Written for Luther College Chips on September 15, 1999
Yes, I know that the “The Sixth Sense” has been out in theatres for over five weeks now. Given its box office results, it’s safe to assume that most of you reading this have already seen it. This review is for those of you out there that missed the bandwagon.
Mood-wise, “The Sixth Sense” reminded me of a good episode of “The X-Files.” Sprinkle in some jump-out-of-your-seat shock scenes reminiscent of “Poltergeist” and flashes of “The Shining” and you have a movie that keeps you on a fairly constant edge. The director is very witty with his camera movements and uses them very effectively in several scenes to keep the tension intact.

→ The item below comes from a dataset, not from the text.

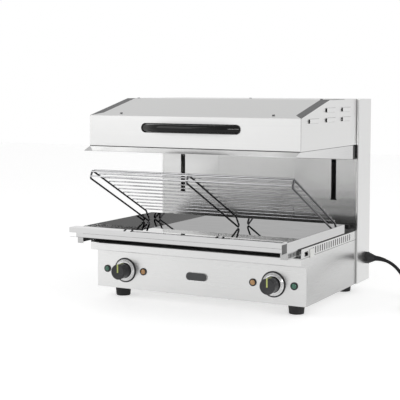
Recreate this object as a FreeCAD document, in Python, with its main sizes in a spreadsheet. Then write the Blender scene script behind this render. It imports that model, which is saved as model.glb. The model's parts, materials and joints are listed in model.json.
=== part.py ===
import FreeCAD, Part

import math
import os
import re

import Sketcher
from FreeCAD import Placement, Rotation, Vector

# Counter-top salamander grill with a lift-top hood, in millimetres.
# Origin: centre of the footprint on the counter, with the tray pulled forward and the hood up.
# X runs to the right, Y to the back, Z up. The front faces -Y.

# Driving sizes
SIZES = {
    # whole machine
    "column_width": 600,
    "column_depth": 96,
    "column_height": 493,
    "base_step": 4.5,
    "base_depth": 380,
    "base_height": 120,
    "foot_height": 28.5,
    "sheet": 1,
    "hole_play": 0.2,
    # front fascia
    "panel_setback": 32.5,
    "panel_height": 95,
    "slope_rise": 7,
    "fascia_return": 15,
    "bend_radius": 0.8,
    # slotted rails on the side panels
    "rail_height": 23,
    "rail_flange": 26,
    "slit_count": 18,
    "slit_first": 73,
    "slit_pitch": 15,
    "slit_width": 5,
    "slit_height": 16,
    "window_rise": 3.5,
    "window_start": 20,
    "window_length": 23,
    "window_height": 11,
    "glide_start": 52,
    "glide_length": 23,
    "glide_height": 21,
    "glide_face": 2.5,
    "glide_neck": 8,
    "glide_sink": 4.5,
    "track_overlap": 2,
    "slide_gap": 0.1,
    # vents in the bottom and the rear cover
    "vent_first": 180,
    "vent_pitch": 24,
    "vent_reach": 30,
    "vent_length": 60,
    "vent_width": 6,
    # feet
    "foot_radius": 21.5,
    "foot_tip_radius": 18.5,
    "foot_inset": 46.5,
    "foot_front": 85,
    "foot_tail": 61,
    "foot_bolt_radius": 3,
    "foot_edge": 1.5,
    "foot_bolt_head": 6,
    "foot_bolt_head_height": 4,
    "foot_nut_height": 5,
    "foot_socket_radius": 8,
    "foot_socket_depth": 14,
    # controls
    "control_height": 48.5,
    "knob_inset": 85.5,
    "knob_radius": 19.8,
    "knob_neck_radius": 18.6,
    "knob_length": 36,
    "knob_edge": 1.5,
    "knob_gap": 0.5,
    "dial_radius": 32,
    "dial_thickness": 2.5,
    "ring_radius": 28.5,
    "ring_inner_radius": 19.8,
    "ring_thickness": 3.5,
    "ring_bevel": 6,
    "shaft_radius": 3,
    "shaft_clearance": 0.05,
    "shaft_grip": 16,
    "shaft_depth": 8,
    "regulator_side": 45,
    "regulator_depth": 36,
    "bushing_radius": 5,
    "bushing_gap": 0.5,
    "blade_reach": 12,
    "blade_width": 6.3,
    "blade_length": 8,
    "blade_thickness": 0.8,
    "pointer_width": 3.8,
    "pointer_length": 21.5,
    "pointer_rise": 0.6,
    "pointer_fold": 30,
    "lamp_spacing": 54.5,
    "lamp_bezel_radius": 9.4,
    "lamp_bezel_thickness": 2.5,
    "lamp_lens_radius": 6.6,
    "lamp_lens_rise": 2,
    "lamp_body_radius": 7.5,
    "lamp_body_length": 28,
    "badge_length": 61,
    "badge_height": 21.7,
    "badge_thickness": 1.5,
    # drip tray and its carriers
    "lip_reach": 104.5,
    "lip_depth": 30.5,
    "lip_height": 13,
    "lip_return": 9,
    "tray_step": 5,
    "tray_length": 378,
    "tray_height": 24,
    "tray_front_height": 28,
    "tray_sheet": 1.2,
    "tray_clearance": 0.5,
    "carrier_inset": 2,
    "carrier_setback": 4,
    "carrier_drop": 16,
    "carrier_flange": 16.5,
    "carrier_length": 330,
    "carrier_slit_count": 36,
    "carrier_slit_pitch": 8.6,
    "carrier_slit_width": 5.4,
    "carrier_slit_first": 10,
    "carrier_slit_rise": 3,
    "buffer_inset": 19.5,
    "buffer_side": 11,
    "buffer_length": 6,
    "buffer_rise": 3.5,
    # wire rack
    "rack_length": 327,
    "rack_rise": 21,
    "rack_step": 8.3,
    "rack_tilt": 26,
    "runner_radius": 2.5,
    "runner_corner": 4,
    "leg_lean": 28,
    "cross_radius": 1.8,
    "cross_count": 12,
    "cross_inset": 3,
    "pivot_inset": 34,
    "rack_seat_gap": 0.3,
    # column
    "slot_inset": 69.5,
    "slot_width": 14,
    "slot_reserve": 15,
    "slot_margin": 9,
    "slot_foot_width": 18,
    "slot_foot_height": 3,
    "cover_inset": 2,
    "cover_margin": 12,
    "rod_radius": 8,
    "rod_clearance": 0.05,
    "rod_start": 35,
    "rod_headroom": 18,
    "bracket_width": 50,
    "bracket_thickness": 8,
    "carriage_width": 52,
    "carriage_drop": 20.5,
    "carriage_height": 90,
    "bush_wall": 2,
    "bush_length": 20,
    "collar_radius": 14,
    "collar_height": 10,
    "lift_travel": 148,
    "stop_gap": 0.3,
    "arm_thickness": 6,
    "arm_height": 50,
    "arm_rise": 12.5,
    "arm_flange_width": 44,
    "arm_flange_thickness": 4,
    # counterweights
    "rope_radius": 1.5,
    "pulley_pitch_radius": 30,
    "pulley_rim": 3,
    "pulley_width": 12,
    "pulley_inset": 80.5,
    "pulley_drop": 37.5,
    "spindle_radius": 4,
    "spindle_clearance": 0.05,
    "cheek_thickness": 3,
    "cheek_gap": 1,
    "weight_width": 90,
    "weight_depth": 60,
    "weight_height": 122,
    "weight_start": 20,
    "channel_gap": 1,
    "channel_wall": 1.5,
    "channel_headroom": 91,
    "eye_radius": 4,
    "eye_height": 6,
    "cheek_width": 20,
    "lug_height": 15,
    "lug_depth": 20,
    "lug_margin": 6,
    # hood
    "hood_step": 6.5,
    "hood_overhang": 5,
    "hood_gap": 2,
    "hood_drop": 120.5,
    "hood_front_height": 78,
    "hood_return": 34,
    "slope_run": 185,
    "strip_width": 24,
    "strip_mitre": 28,
    "strip_stop": 92,
    "lid_screw_inset": 80.5,
    "lid_screw_front": 25,
    "side_screw_inset": 27.5,
    "side_screw_back": 14,
    "top_screw_back": 34,
    "louvre_first": 45,
    "louvre_pitch": 111,
    "louvre_length": 79,
    "louvre_height": 11,
    "louvre_round": 1.8,
    "louvre_proud": 3.5,
    "louvre_wall": 0.8,
    "louvre_low": 70,
    "louvre_high": 94.5,
    "lip_forward": 27.5,
    "lip_fall": 12,
    "skirt_gap": 24,
    "skirt_fall": 38.5,
    "skirt_top": 20,
    "cap_thickness": 12,
    "cap_height": 35,
    "cap_gap": 8,
    "element_radius": 4.2,
    "element_height": 7,
    "element_bend": 30,
    "element_inset": 13.5,
    "element_inner": 12,
    "element_first": 60,
    "element_pitch": 150,
    "element_rise": 26,
    "element_turn": 10,
    "hanger_reach": 150,
    "hanger_width": 10,
    "hanger_thickness": 1.5,
    "hanger_margin": 12,
    "pad_thickness": 20,
    "pad_gap": 0.3,
    "pad_margin": 10,
    "terminal_length": 40,
    "terminal_depth": 40,
    "terminal_height": 18,
    "handle_length": 276,
    "handle_height": 24,
    "handle_thickness": 12,
    "grip_height": 20,
    "handle_projection": 38,
    "handle_leg_inset": 12,
    "shoulder_inset": 50,
    "shoulder_reach": 25,
    "handle_rise": 49,
    "rim_thickness": 2,
    "rim_width": 3,
    "screw_radius": 2,
    "screw_head_radius": 3.5,
    "screw_head_height": 1.6,
    "screw_length": 8,
    "tab_reach": 88,
    # mains cord
    "gland_inset": 28,
    "gland_height": 62,
    "gland_radius": 16,
    "gland_nut_length": 9,
    "gland_dome_length": 17,
    "gland_end_radius": 8,
    "gland_thread_radius": 10,
    "gland_thread_length": 9,
    "cord_radius": 4.5,
    "coil_radius": 49,
    "coil_pitch": 9.7,
    "relief_radius": 5.5,
    "relief_end_radius": 9,
    "relief_length": 34,
    "plug_radius": 19,
    "plug_length": 38,
    "pin_radius": 2.4,
    "pin_length": 19,
    "pin_reach": 9.5,
}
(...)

Bruce Willis gives a fairly typical Bruce Willis performance. The show-stealer was really the boy in the film, Haley Joel Osment. It can be a liability to put a child in such a prominent role as you risk a storm of controversy akin to what happened with the recent “Star Wars” film. In this case the actor rises to the occasion, playing a role much like that of the little boy in “The Shining” (there it is again), although not going to the same extreme.
My only real problem with the “The Sixth Sense” is that there is a half-hour or so in the middle where it just seemed to amble along, not knowing quite where it wanted to go. The scenes in this stretch would probably be considered “Characterization” scenes, but they came across as padding to me. Don’t fear, however, as the tension kicked back into high gear.
I won’t allude to the ending, but if you’ve had anyone tell you about “The Sixth Sense,” I’m sure they’ve said something along the lines of “The ending was so incredible!” Unfortunately, if “The Sixth Sense” hadn’t delivered as shocking an ending as it did, the whole film would have been pretty pointless.
With almost no advertising and very little publicity, most viewers have been seeing “The Sixth Sense” with no knowledge of its plot. This was the case for me, but since those who have seen the film are very vocal about how good the ending was, much of the film’s shock was taken away from me. Since Moid and I knew that there was a surprise coming, it wasn’t quite the same when it arrived. It was like knowing that you were getting this really cool present for Christmas. Come Christmas morning, you’re still ecstatic to get this great gift, but it’s not as good as it would have been if you hadn’t had a clue that it was coming.
As with most movies that I venture out to see, I had fairly high expectations for “The Sixth Sense.” My cluster-mates saw it last week and returned with firm assertions of impending multiple Oscar nominations, including “Best Picture.” After returning from the theatre tonight, I’ve since made drug-test appointments down at the Decorah Hospital for the whole cluster. In all, this was a solid movie that would be worth your time and your five bucks. However, critical praise for a film that is so heavily weighted on a final plot twist? I think not.